Scheduling regular device-free family time and child-led play reminds parents to experience life rather than constantly document it. When children beg to stop for a flower or puddle on a walk, the healthiest response is leaving the camera behind and joining wholeheartedly in the discovery.
There are no easy fixes for hyper-commercialized childhoods in today's attention economy. But committing to upholding ethics, kids' autonomy, and well-being in our digital lives is a start.
Children only get one shot at an authentic, magical childhood. That is something no amount of money or followers can buy back. Prioritizing child welfare over fame means occasionally asking - and answering - the hard questions when tempting opportunities arise. If we instill those values in the young, the next generation will be equipped to make wise choices about their own privacy, work, and self-worth as they grow.

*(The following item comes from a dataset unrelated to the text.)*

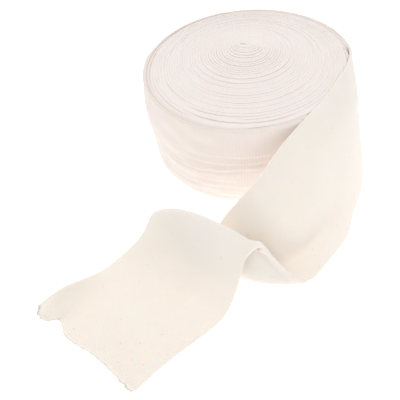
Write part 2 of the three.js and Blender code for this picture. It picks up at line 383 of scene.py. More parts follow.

Kidfluencing may seem a harmless byproduct of the social media age. But its rapid growth has outpaced ethical checks and balances. The blatant commercialization and loss of privacy threaten childhood innocence and create potentially lasting harm.
When the well-being and rights of society's most vulnerable members are at stake, bold action becomes imperative. Parents, lawmakers, and society must reflect on hard truths about the costs of internet fame. Otherwise, we may end up sacrificing entire generations on the altar of clicks, shares, and glittering ambition.